Telnaes wonders how long it will be before this extends to other restrictions, the irony being that the Trump administration claims it is imposing these restrictions in order to preserve free speech. We’re free to express correct opinions, and the Ministry of Truth will determine which opinions are correct.
We started the move towards improving society by deporting violent criminal gang members without trials, which was necessary because, as Dear Leader explained, it would take a long time to give each deportee a trial.
Although, as it turned out, many of the deportees were neither violent nor gang members and some of them weren’t even here illegally.
Alcaraz suggests that, when those who have entered the country legally are being stripped of their protections and rounded up, it does not create much of a motivation to obey the law.
Yet the deporting of non-citizens (and their birth-right citizen children) who are in compliance with regulations is being promoted as punishing them for not obeying that law.
Now the government is moving to strip registered, documented refugees of their legal status in order to make them deportable.
Juxtaposition of the Day
We’ve swiftly gone from demonizing the small percentage of undocumented immigrants who commit crimes to include foreign students, particularly those who engage in peaceful protests or write criticisms of foreign policy, even if it’s only tangentially critical of American policy.
And now we’re extending that demonization to foreign students at universities that have not bent the knee and allowed the federal government to dictate hiring, curriculum and disciplinary policies, regardless of what those students are studying or how they have conducted themselves.
Bennett may be assuming facts not in evidence; there may not be a pattern established of people with certain public stances being singled out for selective enforcement.

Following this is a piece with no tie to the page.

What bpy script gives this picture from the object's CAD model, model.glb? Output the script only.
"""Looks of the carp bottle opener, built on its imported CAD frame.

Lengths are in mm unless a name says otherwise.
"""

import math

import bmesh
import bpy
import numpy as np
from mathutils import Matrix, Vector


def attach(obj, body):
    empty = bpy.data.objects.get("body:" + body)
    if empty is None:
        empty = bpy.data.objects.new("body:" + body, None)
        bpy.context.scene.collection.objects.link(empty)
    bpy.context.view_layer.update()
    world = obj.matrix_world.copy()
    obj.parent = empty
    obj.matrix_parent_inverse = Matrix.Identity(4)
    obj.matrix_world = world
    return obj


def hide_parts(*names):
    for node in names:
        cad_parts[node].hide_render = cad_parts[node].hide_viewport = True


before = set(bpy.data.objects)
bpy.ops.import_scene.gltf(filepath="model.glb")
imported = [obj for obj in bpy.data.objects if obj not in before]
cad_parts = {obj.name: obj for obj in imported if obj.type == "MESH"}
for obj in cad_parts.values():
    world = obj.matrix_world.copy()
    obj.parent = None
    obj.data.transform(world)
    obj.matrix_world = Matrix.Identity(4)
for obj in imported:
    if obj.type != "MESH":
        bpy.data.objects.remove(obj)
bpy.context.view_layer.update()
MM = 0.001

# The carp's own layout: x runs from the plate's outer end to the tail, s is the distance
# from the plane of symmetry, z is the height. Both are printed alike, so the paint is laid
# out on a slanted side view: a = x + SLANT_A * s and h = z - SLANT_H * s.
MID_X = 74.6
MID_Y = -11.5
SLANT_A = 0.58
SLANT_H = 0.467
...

But we’ve seen legal immigrants lured into immigration appointments so they could be arrested and jailed, not to mention dubious arrests of a judge and a congressional representative.

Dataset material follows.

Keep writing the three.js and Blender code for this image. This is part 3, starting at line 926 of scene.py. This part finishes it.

And we’ve seen bullying in the streets. People may feel “Don’t blame me, I voted for Kamala,” but be reluctant to say so on the bumper of their car.

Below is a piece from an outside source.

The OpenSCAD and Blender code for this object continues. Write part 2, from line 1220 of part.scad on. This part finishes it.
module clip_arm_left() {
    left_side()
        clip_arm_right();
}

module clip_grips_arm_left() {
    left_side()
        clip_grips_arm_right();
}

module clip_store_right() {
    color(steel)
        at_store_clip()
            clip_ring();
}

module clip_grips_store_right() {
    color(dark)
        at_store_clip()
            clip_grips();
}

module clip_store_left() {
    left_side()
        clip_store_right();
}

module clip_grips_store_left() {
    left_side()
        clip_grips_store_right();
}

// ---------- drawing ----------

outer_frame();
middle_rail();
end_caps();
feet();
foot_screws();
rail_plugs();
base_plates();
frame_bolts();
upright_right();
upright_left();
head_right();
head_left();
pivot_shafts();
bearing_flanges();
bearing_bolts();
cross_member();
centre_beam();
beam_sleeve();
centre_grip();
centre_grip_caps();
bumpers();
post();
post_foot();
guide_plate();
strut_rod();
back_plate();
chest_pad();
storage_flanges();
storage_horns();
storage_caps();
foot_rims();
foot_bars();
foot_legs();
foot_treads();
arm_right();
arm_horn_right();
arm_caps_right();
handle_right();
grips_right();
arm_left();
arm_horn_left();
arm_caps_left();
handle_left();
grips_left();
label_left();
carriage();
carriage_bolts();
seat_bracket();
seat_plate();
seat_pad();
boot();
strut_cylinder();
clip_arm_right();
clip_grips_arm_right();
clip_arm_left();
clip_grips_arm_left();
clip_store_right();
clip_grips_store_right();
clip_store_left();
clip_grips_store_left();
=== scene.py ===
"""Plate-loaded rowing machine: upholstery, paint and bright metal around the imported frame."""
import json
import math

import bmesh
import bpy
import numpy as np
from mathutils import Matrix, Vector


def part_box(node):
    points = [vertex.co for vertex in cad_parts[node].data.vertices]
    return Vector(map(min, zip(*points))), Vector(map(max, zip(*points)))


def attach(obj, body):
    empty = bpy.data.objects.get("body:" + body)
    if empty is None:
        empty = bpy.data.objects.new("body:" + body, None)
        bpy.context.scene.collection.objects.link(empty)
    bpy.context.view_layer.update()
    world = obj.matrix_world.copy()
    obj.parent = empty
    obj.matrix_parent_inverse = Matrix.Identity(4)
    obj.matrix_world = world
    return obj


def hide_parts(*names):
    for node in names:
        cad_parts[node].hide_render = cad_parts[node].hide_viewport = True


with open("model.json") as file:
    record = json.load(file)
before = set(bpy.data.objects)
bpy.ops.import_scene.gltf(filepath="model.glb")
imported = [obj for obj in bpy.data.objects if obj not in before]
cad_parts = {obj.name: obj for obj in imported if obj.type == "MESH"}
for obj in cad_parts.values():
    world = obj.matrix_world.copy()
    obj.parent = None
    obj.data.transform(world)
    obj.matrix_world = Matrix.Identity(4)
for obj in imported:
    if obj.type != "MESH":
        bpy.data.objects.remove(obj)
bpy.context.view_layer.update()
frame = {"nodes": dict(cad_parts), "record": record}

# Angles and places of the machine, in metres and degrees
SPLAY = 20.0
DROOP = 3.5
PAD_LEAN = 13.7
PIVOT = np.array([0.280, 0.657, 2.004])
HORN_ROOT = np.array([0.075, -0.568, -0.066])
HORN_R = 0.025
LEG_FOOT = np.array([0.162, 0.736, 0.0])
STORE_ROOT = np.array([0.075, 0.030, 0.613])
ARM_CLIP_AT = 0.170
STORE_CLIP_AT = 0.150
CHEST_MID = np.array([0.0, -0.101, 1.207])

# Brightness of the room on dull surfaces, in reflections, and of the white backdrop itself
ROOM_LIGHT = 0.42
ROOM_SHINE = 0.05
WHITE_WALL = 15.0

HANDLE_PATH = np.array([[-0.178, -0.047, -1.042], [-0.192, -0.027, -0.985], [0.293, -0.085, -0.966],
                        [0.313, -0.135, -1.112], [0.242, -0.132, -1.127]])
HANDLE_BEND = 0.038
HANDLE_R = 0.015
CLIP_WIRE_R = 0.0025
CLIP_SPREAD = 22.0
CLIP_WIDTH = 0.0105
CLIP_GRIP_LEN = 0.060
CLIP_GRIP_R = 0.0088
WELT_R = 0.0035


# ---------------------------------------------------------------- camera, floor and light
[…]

Certainly, there can be a strong argument made for selective enforcement, when protesting Israel’s foreign policy is condemned as antisemitism by a man who has invited neonazis and militant white separatists to dinner.
Trump’s hardly models best practices. Anderson notes the gulf between his purported championing of the working class and his eagerness to profit from his office and to accept dubious “gifts” that seem to come along with favors, like pardoning the grifter son of a major investor in his crypto program, and selling access to the president.
Plus this note: If his proposal to exempt tipped income from taxation is approved, you’ll want to watch to see if the law is written to avoid executive salaries from dipping and executive perks from rising in the form of purported “tips” rather than outright “pay.”
Clay Bennett notes the return of an issue that arose in the first Trump administration, which is the president’s lack of attention to intelligence briefings.
In the first go-round, Trump’s staff learned the trick of inserting the president’s name in articles, since they found that he was more apt to read things in which he was mentioned. It was also reported that, during oral briefings, he sometimes got up and walked out of the room.
Now National Intelligence Director Tulsi Gabbard is reportedly considering having Dear Leader’s briefings presented to him in the form of TV news, perhaps read by the Fox personalities to whom Trump pays attention. Critics have already pointed out that this would require informing those news readers about top secret material to which they ought not have access
Making Trump better informed might cut down on gaffes like his propaganda-laden attempt to embarrass South African President Cyril Ramaphosa, while Daniel Boris points out another, related matter.
There have been a number of cartoons celebrating Ukraine’s daring, well-planned attack on Russian airfields, but Boris ties in the 18-month planning which went into the program, which means that, while Trump was chewing out and humiliating Zelenskyy in the Oval Office, the Ukrainian president knew of the attack then unfolding deep within Russian territory.
As Gabbard struggles to keep Dear Leader informed, Kari Lake is hard at work attempting to dismantle the US attempts to let the truth spread to nations without a free press.
Her effort has meant trying to fire journalists at the Voice of America and other overseas broadcast centers and replacing their reportage with America-First propaganda.
So far, the courts have tied up much of these efforts, but the prevailing winds still blow from Vichy.